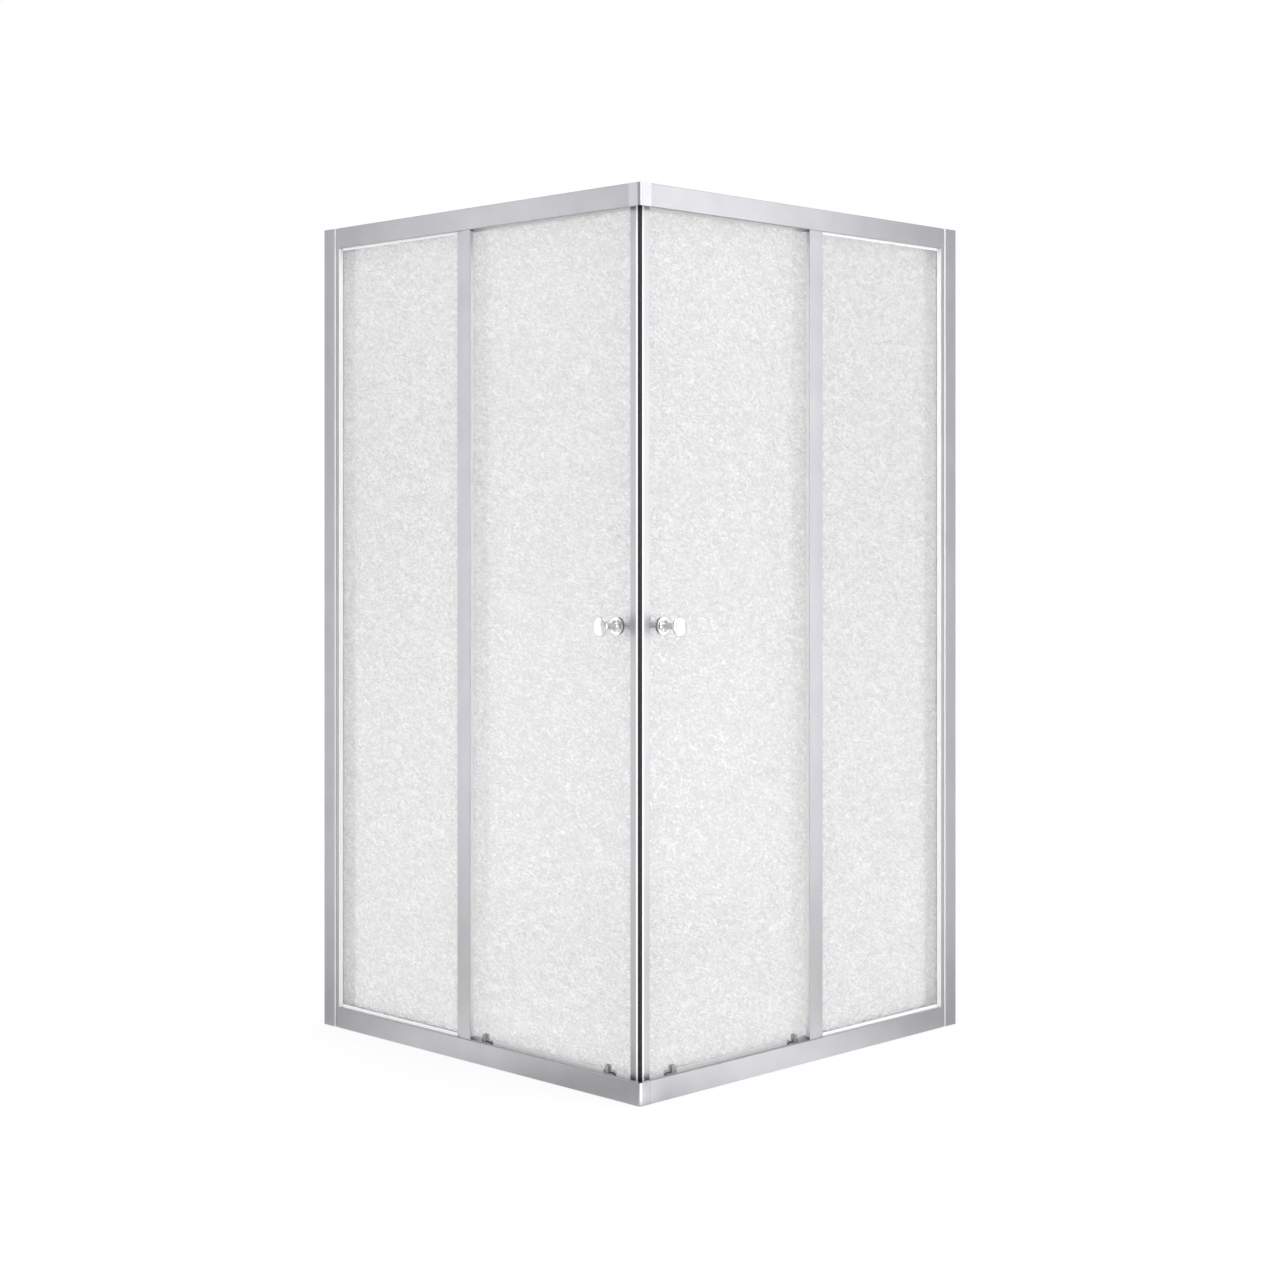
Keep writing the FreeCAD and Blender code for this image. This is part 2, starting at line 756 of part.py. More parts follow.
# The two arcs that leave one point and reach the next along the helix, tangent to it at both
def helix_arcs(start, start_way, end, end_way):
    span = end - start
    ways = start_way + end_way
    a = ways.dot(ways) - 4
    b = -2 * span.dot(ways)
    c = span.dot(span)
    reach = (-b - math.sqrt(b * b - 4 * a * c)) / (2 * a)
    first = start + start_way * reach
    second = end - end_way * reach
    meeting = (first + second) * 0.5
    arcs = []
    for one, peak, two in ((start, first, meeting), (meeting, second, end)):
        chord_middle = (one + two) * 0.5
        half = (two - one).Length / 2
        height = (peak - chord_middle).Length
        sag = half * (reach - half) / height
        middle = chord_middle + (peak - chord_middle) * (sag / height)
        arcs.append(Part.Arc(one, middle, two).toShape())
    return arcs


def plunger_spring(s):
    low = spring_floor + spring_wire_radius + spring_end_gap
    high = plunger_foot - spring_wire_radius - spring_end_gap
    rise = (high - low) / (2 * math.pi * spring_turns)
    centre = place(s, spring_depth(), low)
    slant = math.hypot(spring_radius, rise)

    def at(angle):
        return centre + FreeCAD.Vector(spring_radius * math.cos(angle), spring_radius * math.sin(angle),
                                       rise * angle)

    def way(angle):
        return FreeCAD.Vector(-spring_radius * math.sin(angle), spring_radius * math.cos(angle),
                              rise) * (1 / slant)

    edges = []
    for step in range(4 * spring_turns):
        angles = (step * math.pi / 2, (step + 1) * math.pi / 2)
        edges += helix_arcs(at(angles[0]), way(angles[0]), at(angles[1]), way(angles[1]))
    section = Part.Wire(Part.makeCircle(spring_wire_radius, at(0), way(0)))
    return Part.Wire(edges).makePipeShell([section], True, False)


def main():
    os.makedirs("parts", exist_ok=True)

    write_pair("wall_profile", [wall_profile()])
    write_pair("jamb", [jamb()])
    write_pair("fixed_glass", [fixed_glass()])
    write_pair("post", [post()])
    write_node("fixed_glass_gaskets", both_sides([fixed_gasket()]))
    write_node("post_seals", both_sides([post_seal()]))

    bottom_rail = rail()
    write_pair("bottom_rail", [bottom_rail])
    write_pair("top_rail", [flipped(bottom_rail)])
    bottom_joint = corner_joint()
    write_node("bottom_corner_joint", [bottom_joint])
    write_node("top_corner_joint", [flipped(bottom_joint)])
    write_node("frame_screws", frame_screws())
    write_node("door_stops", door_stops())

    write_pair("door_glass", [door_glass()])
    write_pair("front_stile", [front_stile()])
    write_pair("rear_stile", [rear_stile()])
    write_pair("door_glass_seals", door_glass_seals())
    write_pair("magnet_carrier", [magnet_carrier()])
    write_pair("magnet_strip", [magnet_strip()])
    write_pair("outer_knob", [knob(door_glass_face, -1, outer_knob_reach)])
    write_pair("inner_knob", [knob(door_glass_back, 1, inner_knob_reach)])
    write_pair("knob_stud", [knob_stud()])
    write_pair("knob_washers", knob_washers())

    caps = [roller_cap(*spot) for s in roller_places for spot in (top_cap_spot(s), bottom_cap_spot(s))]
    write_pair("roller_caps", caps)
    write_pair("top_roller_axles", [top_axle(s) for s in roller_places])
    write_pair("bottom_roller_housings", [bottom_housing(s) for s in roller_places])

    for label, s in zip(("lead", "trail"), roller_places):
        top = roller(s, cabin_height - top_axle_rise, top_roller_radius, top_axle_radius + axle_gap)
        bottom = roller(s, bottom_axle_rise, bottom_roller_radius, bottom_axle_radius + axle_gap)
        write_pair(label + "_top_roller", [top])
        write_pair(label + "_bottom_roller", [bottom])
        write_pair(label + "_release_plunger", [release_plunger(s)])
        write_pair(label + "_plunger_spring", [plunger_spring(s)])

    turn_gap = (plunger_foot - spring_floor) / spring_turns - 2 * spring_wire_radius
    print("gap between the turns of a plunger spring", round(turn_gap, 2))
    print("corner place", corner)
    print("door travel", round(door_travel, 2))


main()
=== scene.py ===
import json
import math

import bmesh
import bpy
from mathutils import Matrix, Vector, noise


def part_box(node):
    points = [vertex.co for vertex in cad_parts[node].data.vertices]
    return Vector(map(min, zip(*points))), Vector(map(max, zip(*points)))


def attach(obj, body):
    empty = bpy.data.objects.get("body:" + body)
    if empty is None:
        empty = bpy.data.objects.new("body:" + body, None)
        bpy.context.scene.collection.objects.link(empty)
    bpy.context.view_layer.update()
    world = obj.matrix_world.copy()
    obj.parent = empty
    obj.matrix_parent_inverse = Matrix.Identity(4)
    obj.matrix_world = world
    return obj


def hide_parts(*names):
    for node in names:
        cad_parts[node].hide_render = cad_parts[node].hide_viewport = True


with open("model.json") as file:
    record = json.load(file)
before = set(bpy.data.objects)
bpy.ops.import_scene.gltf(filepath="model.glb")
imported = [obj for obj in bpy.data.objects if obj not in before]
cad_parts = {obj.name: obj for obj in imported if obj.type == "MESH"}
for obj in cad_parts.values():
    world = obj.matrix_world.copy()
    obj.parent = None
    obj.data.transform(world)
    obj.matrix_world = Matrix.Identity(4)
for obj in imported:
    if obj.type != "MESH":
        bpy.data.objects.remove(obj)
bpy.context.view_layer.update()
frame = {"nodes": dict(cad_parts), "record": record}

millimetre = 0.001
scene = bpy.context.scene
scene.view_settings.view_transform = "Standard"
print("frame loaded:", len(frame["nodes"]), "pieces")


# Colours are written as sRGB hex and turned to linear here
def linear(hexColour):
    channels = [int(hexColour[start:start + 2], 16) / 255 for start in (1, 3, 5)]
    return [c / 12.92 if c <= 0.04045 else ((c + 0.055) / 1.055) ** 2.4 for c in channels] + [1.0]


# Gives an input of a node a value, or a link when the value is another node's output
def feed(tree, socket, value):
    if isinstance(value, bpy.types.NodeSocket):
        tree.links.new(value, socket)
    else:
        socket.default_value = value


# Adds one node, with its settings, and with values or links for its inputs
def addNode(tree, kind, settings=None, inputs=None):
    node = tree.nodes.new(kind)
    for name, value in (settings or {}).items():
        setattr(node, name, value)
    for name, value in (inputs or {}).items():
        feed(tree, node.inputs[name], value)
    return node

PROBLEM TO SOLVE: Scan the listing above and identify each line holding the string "objects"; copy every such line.

SOLUTION TO THE EXERCISE:
    empty = bpy.data.objects.get("body:" + body)
        empty = bpy.data.objects.new("body:" + body, None)
        bpy.context.scene.collection.objects.link(empty)
before = set(bpy.data.objects)
imported = [obj for obj in bpy.data.objects if obj not in before]
        bpy.data.objects.remove(obj)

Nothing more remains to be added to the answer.